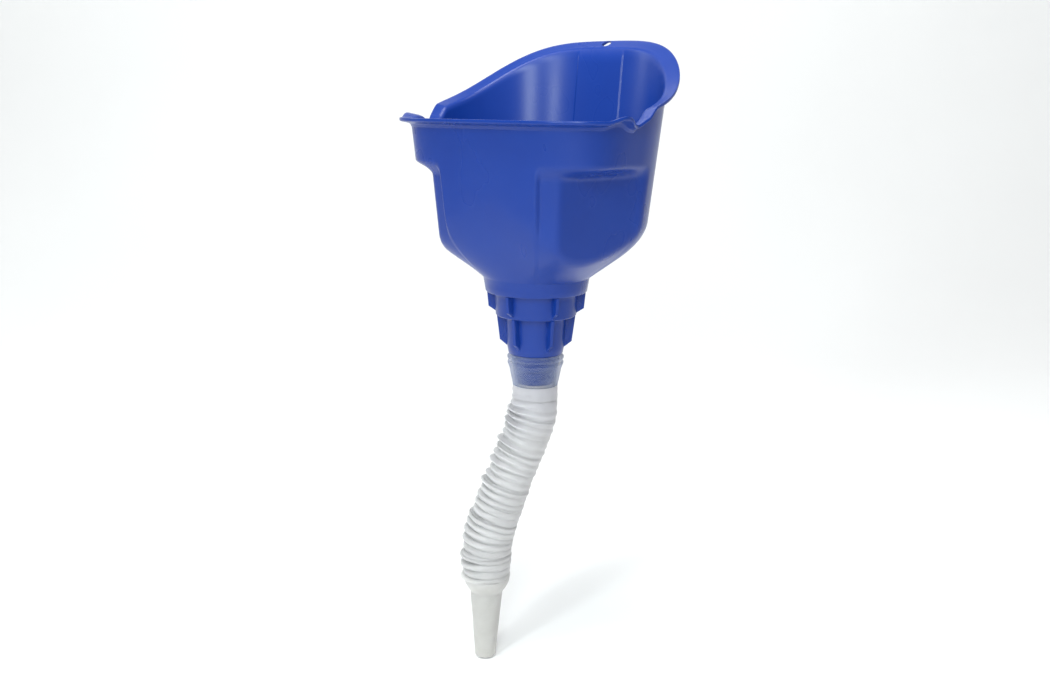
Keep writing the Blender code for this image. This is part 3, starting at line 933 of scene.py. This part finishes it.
def floor_paint():
    material, tree, shader = new_material("pale_floor")
    cloud = noise_node(tree, 3.0, 3.0)
    colour = ramp(tree, cloud.outputs["Fac"],
                  [(0.3, (0.90, 0.90, 0.90)), (0.7, (0.92, 0.92, 0.92))])
    tree.links.new(colour.outputs["Color"], shader.inputs["Base Color"])
    shader.inputs["Roughness"].default_value = 0.9
    shader.inputs["Specular IOR Level"].default_value = 0.1
    shader.inputs["Emission Color"].default_value = (*WHITE, 1.0)
    shader.inputs["Emission Strength"].default_value = 0.10
    return material


# --------------------------------------------------------------------------- studio

def build_floor(material):
    """Floor that curves up into a backdrop behind the object."""
    low = CAD_BOUNDS[0].z / MM - FLOOR_GAP
    azimuth = math.radians(CAMERA_AZIMUTH)
    away = Vector((-math.sin(azimuth), math.cos(azimuth), 0))
    side = Vector((math.cos(azimuth), math.sin(azimuth), 0))
    line = [(FLOOR_NEAR, 0.0), (FLOOR_FLAT_END, 0.0)]
    for step in range(1, FLOOR_CURVE_STEPS + 1):
        turn = math.pi / 2 * step / FLOOR_CURVE_STEPS
        line.append((FLOOR_FLAT_END + FLOOR_CURVE * math.sin(turn),
                     FLOOR_CURVE * (1 - math.cos(turn))))
    line.append((FLOOR_FLAT_END + FLOOR_CURVE, BACKDROP_TOP))
    verts = []
    for forward, up in line:
        for across in (-FLOOR_HALF_WIDTH, FLOOR_HALF_WIDTH):
            point = away * forward + side * across + Vector((0, 0, low + up))
            verts.append(tuple(point * MM))
    faces = [(i, i + 1, i + 3, i + 2) for i in range(0, len(verts) - 2, 2)]
    mesh = bpy.data.meshes.new("studio_floor")
    mesh.from_pydata(verts, [], faces)
    mesh.update()
    mesh.shade_smooth()
    new_piece("studio_floor", mesh, material)


def camera_axes():
    """Directions back to the camera, to its right and up, before its roll."""
    azimuth = math.radians(CAMERA_AZIMUTH)
    pitch = math.radians(CAMERA_PITCH)
    back = Vector((math.sin(azimuth) * math.cos(pitch), -math.cos(azimuth) * math.cos(pitch),
                   math.sin(pitch)))
    right = Vector((math.cos(azimuth), math.sin(azimuth), 0))
    up = back.cross(right)
    return back, right, up


def build_camera():
    back, right, up = camera_axes()
    roll = math.radians(CAMERA_ROLL)
    eye = AXIS_POINT + back * CAMERA_DISTANCE
    turned_right = right * math.cos(roll) + up * math.sin(roll)
    turned_up = up * math.cos(roll) - right * math.sin(roll)
    target = AXIS_POINT + turned_right * AIM_RIGHT + turned_up * AIM_UP
    view_back = (eye - target).normalized()
    view_right = turned_up.cross(view_back).normalized()
    view_up = view_back.cross(view_right)
    data = bpy.data.cameras.new("camera")
    data.lens = FOCAL
    data.sensor_width = 36.0
    data.clip_start = 0.01
    data.clip_end = 20.0
    camera = bpy.data.objects.new("camera", data)
    bpy.context.scene.collection.objects.link(camera)
    turn = Matrix((view_right, view_up, view_back)).transposed().to_4x4()
    camera.matrix_world = Matrix.Translation(eye * MM) @ turn
    bpy.context.scene.camera = camera


def softbox(name, azimuth, elevation, width, height, power, colour):
    """Rectangular light aimed at the hopper; azimuth 0 is in front of the low lip."""
    turn = math.radians(azimuth)
    rise = math.radians(elevation)
    direction = Vector((math.sin(turn) * math.cos(rise), -math.cos(turn) * math.cos(rise),
                        math.sin(rise)))
    place = LIGHT_AIM + direction * LIGHT_DISTANCE
    data = bpy.data.lights.new(name, "AREA")
    data.shape = "RECTANGLE"
    data.size = width * MM
    data.size_y = height * MM
    data.energy = power
    data.color = colour
    light = bpy.data.objects.new(name, data)
    bpy.context.scene.collection.objects.link(light)
    light.location = place * MM
    light.rotation_mode = "QUATERNION"
    light.rotation_quaternion = direction.to_track_quat("Z", "Y")


def mouth_light():
    """Small soft light above the hopper's mouth, to open up its inside."""
    data = bpy.data.lights.new("mouth_fill", "AREA")
    data.shape = "DISK"
    data.size = MOUTH_LIGHT_SIZE * MM
    data.energy = MOUTH_LIGHT_WATTS
    light = bpy.data.objects.new("mouth_fill", data)
    bpy.context.scene.collection.objects.link(light)
    light.location = (0.0, 0.0, MOUTH_LIGHT_Z * MM)
    light.visible_camera = False


def build_lights():
    world = bpy.data.worlds.new("studio")
    bpy.context.scene.world = world
    world.use_nodes = True
    background = world.node_tree.nodes["Background"]
    background.inputs["Color"].default_value = (*WHITE, 1.0)
    background.inputs["Strength"].default_value = WORLD_STRENGTH
    for row in SOFTBOXES:
        softbox(*row)
    mouth_light()
    bpy.context.scene.view_settings.view_transform = "Standard"


def main():
    blue = blue_plastic()
    tube = milky_plastic("milky_polythene", SPOUT_TONES_AND_PAINTED_SHADE, 0.0)
    clear = milky_plastic("clear_polythene", COLLAR_TONES, 0.95)
    white = white_plastic()
    build_funnel(blue)
    build_strainer(white)
    build_gauze(brass_wire())
    build_collar(clear)
    build_neck_of_bellows(tube)
    build_bellows(tube)
    build_nozzle(tube)
    build_floor(floor_paint())
    build_lights()
    build_camera()


main()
********************
**OBJECTIVE**: Each line of the listing above should be output exactly.

**EXERCISE OUTPUT**:
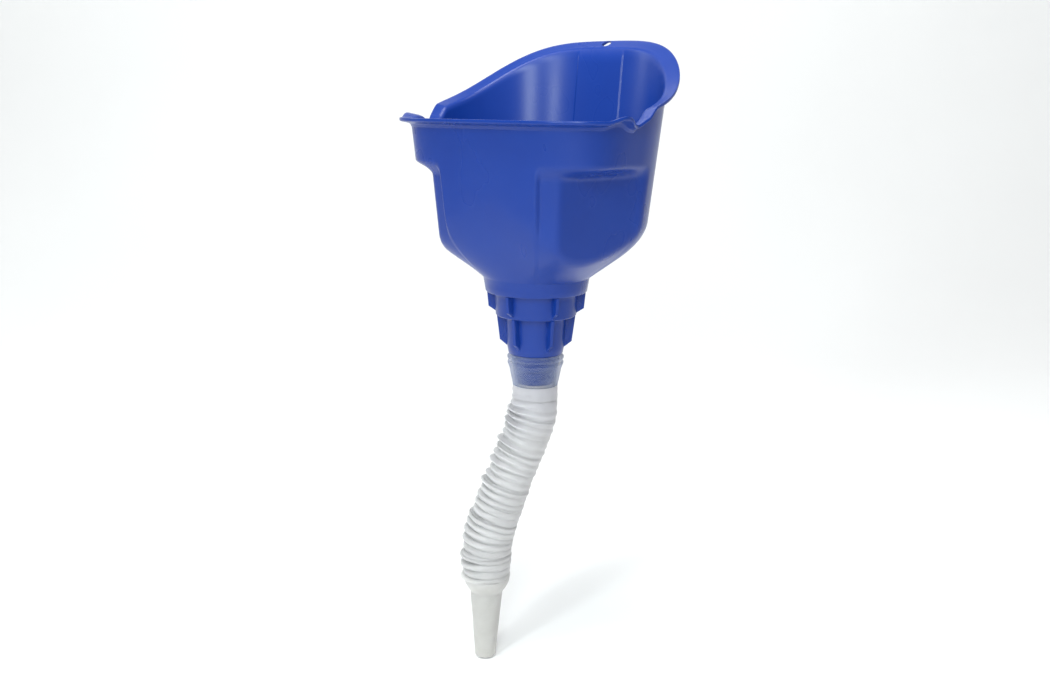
Keep writing the Blender code for this image. This is part 3, starting at line 933 of scene.py. This part finishes it.
def floor_paint():
    material, tree, shader = new_material("pale_floor")
    cloud = noise_node(tree, 3.0, 3.0)
    colour = ramp(tree, cloud.outputs["Fac"],
                  [(0.3, (0.90, 0.90, 0.90)), (0.7, (0.92, 0.92, 0.92))])
    tree.links.new(colour.outputs["Color"], shader.inputs["Base Color"])
    shader.inputs["Roughness"].default_value = 0.9
    shader.inputs["Specular IOR Level"].default_value = 0.1
    shader.inputs["Emission Color"].default_value = (*WHITE, 1.0)
    shader.inputs["Emission Strength"].default_value = 0.10
    return material


# --------------------------------------------------------------------------- studio

def build_floor(material):
    """Floor that curves up into a backdrop behind the object."""
    low = CAD_BOUNDS[0].z / MM - FLOOR_GAP
    azimuth = math.radians(CAMERA_AZIMUTH)
    away = Vector((-math.sin(azimuth), math.cos(azimuth), 0))
    side = Vector((math.cos(azimuth), math.sin(azimuth), 0))
    line = [(FLOOR_NEAR, 0.0), (FLOOR_FLAT_END, 0.0)]
    for step in range(1, FLOOR_CURVE_STEPS + 1):
        turn = math.pi / 2 * step / FLOOR_CURVE_STEPS
        line.append((FLOOR_FLAT_END + FLOOR_CURVE * math.sin(turn),
                     FLOOR_CURVE * (1 - math.cos(turn))))
    line.append((FLOOR_FLAT_END + FLOOR_CURVE, BACKDROP_TOP))
    verts = []
    for forward, up in line:
        for across in (-FLOOR_HALF_WIDTH, FLOOR_HALF_WIDTH):
            point = away * forward + side * across + Vector((0, 0, low + up))
            verts.append(tuple(point * MM))
    faces = [(i, i + 1, i + 3, i + 2) for i in range(0, len(verts) - 2, 2)]
    mesh = bpy.data.meshes.new("studio_floor")
    mesh.from_pydata(verts, [], faces)
    mesh.update()
    mesh.shade_smooth()
    new_piece("studio_floor", mesh, material)


def camera_axes():
    """Directions back to the camera, to its right and up, before its roll."""
    azimuth = math.radians(CAMERA_AZIMUTH)
    pitch = math.radians(CAMERA_PITCH)
    back = Vector((math.sin(azimuth) * math.cos(pitch), -math.cos(azimuth) * math.cos(pitch),
                   math.sin(pitch)))
    right = Vector((math.cos(azimuth), math.sin(azimuth), 0))
    up = back.cross(right)
    return back, right, up


def build_camera():
    back, right, up = camera_axes()
    roll = math.radians(CAMERA_ROLL)
    eye = AXIS_POINT + back * CAMERA_DISTANCE
    turned_right = right * math.cos(roll) + up * math.sin(roll)
    turned_up = up * math.cos(roll) - right * math.sin(roll)
    target = AXIS_POINT + turned_right * AIM_RIGHT + turned_up * AIM_UP
    view_back = (eye - target).normalized()
    view_right = turned_up.cross(view_back).normalized()
    view_up = view_back.cross(view_right)
    data = bpy.data.cameras.new("camera")
    data.lens = FOCAL
    data.sensor_width = 36.0
    data.clip_start = 0.01
    data.clip_end = 20.0
    camera = bpy.data.objects.new("camera", data)
    bpy.context.scene.collection.objects.link(camera)
    turn = Matrix((view_right, view_up, view_back)).transposed().to_4x4()
    camera.matrix_world = Matrix.Translation(eye * MM) @ turn
    bpy.context.scene.camera = camera


def softbox(name, azimuth, elevation, width, height, power, colour):
    """Rectangular light aimed at the hopper; azimuth 0 is in front of the low lip."""
    turn = math.radians(azimuth)
    rise = math.radians(elevation)
    direction = Vector((math.sin(turn) * math.cos(rise), -math.cos(turn) * math.cos(rise),
                        math.sin(rise)))
    place = LIGHT_AIM + direction * LIGHT_DISTANCE
    data = bpy.data.lights.new(name, "AREA")
    data.shape = "RECTANGLE"
    data.size = width * MM
    data.size_y = height * MM
    data.energy = power
    data.color = colour
    light = bpy.data.objects.new(name, data)
    bpy.context.scene.collection.objects.link(light)
    light.location = place * MM
    light.rotation_mode = "QUATERNION"
    light.rotation_quaternion = direction.to_track_quat("Z", "Y")


def mouth_light():
    """Small soft light above the hopper's mouth, to open up its inside."""
    data = bpy.data.lights.new("mouth_fill", "AREA")
    data.shape = "DISK"
    data.size = MOUTH_LIGHT_SIZE * MM
    data.energy = MOUTH_LIGHT_WATTS
    light = bpy.data.objects.new("mouth_fill", data)
    bpy.context.scene.collection.objects.link(light)
    light.location = (0.0, 0.0, MOUTH_LIGHT_Z * MM)
    light.visible_camera = False


def build_lights():
    world = bpy.data.worlds.new("studio")
    bpy.context.scene.world = world
    world.use_nodes = True
    background = world.node_tree.nodes["Background"]
    background.inputs["Color"].default_value = (*WHITE, 1.0)
    background.inputs["Strength"].default_value = WORLD_STRENGTH
    for row in SOFTBOXES:
        softbox(*row)
    mouth_light()
    bpy.context.scene.view_settings.view_transform = "Standard"


def main():
    blue = blue_plastic()
    tube = milky_plastic("milky_polythene", SPOUT_TONES_AND_PAINTED_SHADE, 0.0)
    clear = milky_plastic("clear_polythene", COLLAR_TONES, 0.95)
    white = white_plastic()
    build_funnel(blue)
    build_strainer(white)
    build_gauze(brass_wire())
    build_collar(clear)
    build_neck_of_bellows(tube)
    build_bellows(tube)
    build_nozzle(tube)
    build_floor(floor_paint())
    build_lights()
    build_camera()


main()